Do I look like I have on a black mask and force people into a sexual web against their will with a cat of 9 tails? You know, we can just hang out and eat fish tacos, we dont have to do anything, there is no pressure and its a little pretentious to assume that I even want to! Even though I did, bad.

She was hot as fuck and would always tell me dirty fantasies she had that no guy would do to her, tell me how no guy will fuck her hard enough or fuck her the way she wants to be fucked. Things all changed from friendly talk of sex to I want my dick to set up camp inside you all weekend the night she told me she doesnt masturbate and had never had phone sex.

I told her exactly what I would do if I was there, what she should do to herself and I noticed the dirtier I talked the louder she breathed, I talked her through making herself cum at 6am, after that rachel officially became insatiable rachel. That bitch couldnt stop making herself cum, she’d call me at all hours of the day and night, lunch, breakfast, dinner, even after church squeeling like a baby pig into the phone.

About a week of that shit and I decide Im heading to dallas. Its on. Walking on monday will not be an option, go ahead and take the day off.

She gets off work at 10 heads to my friends hours, we’ll call him Jack. We hug, make introductions, all talk for a little while then go out for the night. There was so much build up and anticipation for this meeting that it almost made things a little awkward, she mixed with the group well, we didnt really touch much but it was time to break the ice. She was sitting in a chair at our table, i grabbed the bottom of the chair, slid it and her between my legs and kissed her, 30 seconds of that and we both said, lets leave, RIGHT NOW.

Straight to the extra bedroom, before we start she wants me to make her squirt, swears she cant do it, 20 seconds later we have to flip over the mattress, bitch! you cant do it?!?! jack’s house looked like the final scene in Titanic when the hall ways are filling up with water, at one point i actually was scared for our safety, if we would have been handcuffed to that metal pipe from the movie we would have both died.

We start fucking at 12am. She cums in 1 minute. Doesnt check up. She cums again in 5 minutes. Doesnt check up, keeps telling me to fuck her harder. Cums agains. Again. Again. Again. We are in the god damn twilight zone(by the way, im not doing anything special, it could have been an inanimate object with the same result). A normal orgasm has a climb, a climax, a cooling off period, then a gradual climb again, a climax, a cooling off, after a few then the ups and down it stops. When god was making Rachel’s vagina he completely forgot about that stopping part, every single time is just like the first time.

I have never seen anything like it! She was cumming every 3 minutes on the dot and never slowing down. We had been at it for over an hour, im sweating like a queer eating a corn dog, my skin is redder than the devils dick, my cock looks like i stuck it in the tiger cage at the zoo. she is looking at me like, “what the fuck are you stopping for? i want more!”.
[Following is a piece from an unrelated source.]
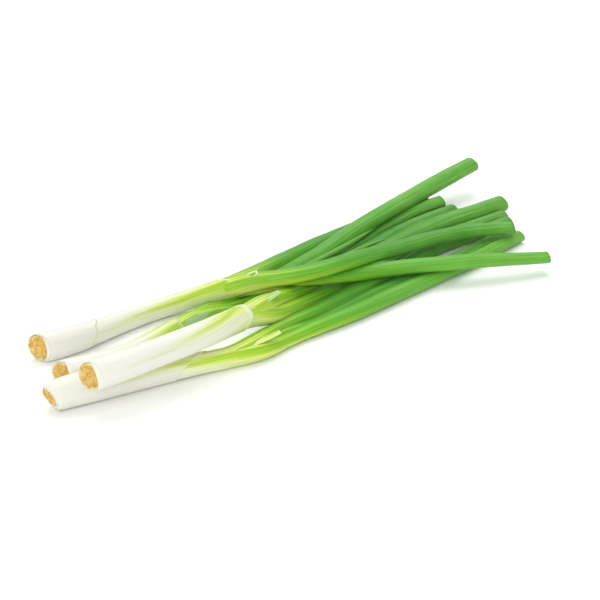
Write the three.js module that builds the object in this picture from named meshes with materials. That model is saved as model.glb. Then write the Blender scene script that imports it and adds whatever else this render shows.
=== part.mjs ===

Baby doll. I cant go anymore. The meat is actually exposed on my dick and the muscles in my back are more knotted up more than bob barkers trying to spin that wheel after 56 years. So we walk down stairs, both of us butt ass naked, into the kitchen where 8 people are standing eating tacos from Zen, drink some water, i have regained energy, we go back upstairs, 2 minutes after my dick is in here she is cumming again, this breaks every law of physics possible. We fuck for another hour, at this point I’m officially done, i’m fucked out. We go downstairs, jack is by himself on the couch butt ass naked, we sit next to him, she tells us both she is still horny and is ready for me to recover, so I suggest why wait on me, just fuck jack.

She stared at me with a look of confusion that I’ll never forget. But wait, he’s your best friend and im here with you, i dont think thats right, what are you talking about, plus he’s married. Ok, i’ll tell you what, i’ll leave you two alone and go fix you a glass of water, when i get back we can talk about it.

I come back with a glass of water, jack has the look of save me before this crazy bitch kills me, she has the look of determination, the look that eagle scouts would kill for, she is riding him like its the last 3 seconds of the kentucky derby, cumming every 3 minutes on the dot. NASA reset their atomic space clock to contractions of her vagina.

They fuck for an hour, the couch looks like a someone emptied 9 claw foot tubs on it. He cant go anymore, she stands up and what does she say? Im worn out? im tired? lets take a nape? NOPE, how about, I’m not ready to stop… BITCH! your vagina is made of a mixture of kevlar, diamonds and carbon steel, how is this possible? By this time I’m rested so its off to the races, we fuck for an hour, the room is spinning, im pretty sure i saw two dark angels put their hands on my shoulder at one point, i feel death, i see my great grandparents ghosts in the windows.

She gets off me and gets back on him! The look of amazement on our faces is priceless, its 5am by now, we have been going at it for 5 hours, she never stops squirting, never stops cumming, never stops wanting more. This went on until 8am, me and jack pass out in a 2 foot tall mountain of condoms. Does she go to sleep? Hell no she doesnt, she starts cleaning the house, doing dishes, folding clothes. This is the perfect woman, she was created in a lab where the scientists were OCD porn stars!

I wake up about 11, I’m in a hurry to get back to Monroe, so I pack up, she walks me to my truck, as she is hugging me she hands me another rubber and asks if we can one more time! She defined the word insatiable, she never stopped wanting it, no wonder she had all those guy troubles, no man can keep up with her! fuck that, not even a machine can, johnny 5 from short circuit would even stop saying johnny five alive! for her!

We are still friends to this day and NOTHING has changed. I have never in my entire life met any woman who requires NO warm up, just the mention of sex or touch and she is running wet and has a one track mind. She could be at her mothers, fathers, brothers, dogs and best friends funeral crying on her knees and hear the sound of a condom wrapper 9 miles away and immediately start fucking herself with the coffin hand rails.

If you think you are a horny bitch I assure you rachel would eat you in her cheerios and not even be able to tell you were there. Plus, on top of that she is funny, smart, has a body that makes me want to cry as a grown man and she loves to clean. I would marry her but I’d prefer not to live the rest of my life with dick looking like a bloody pulp.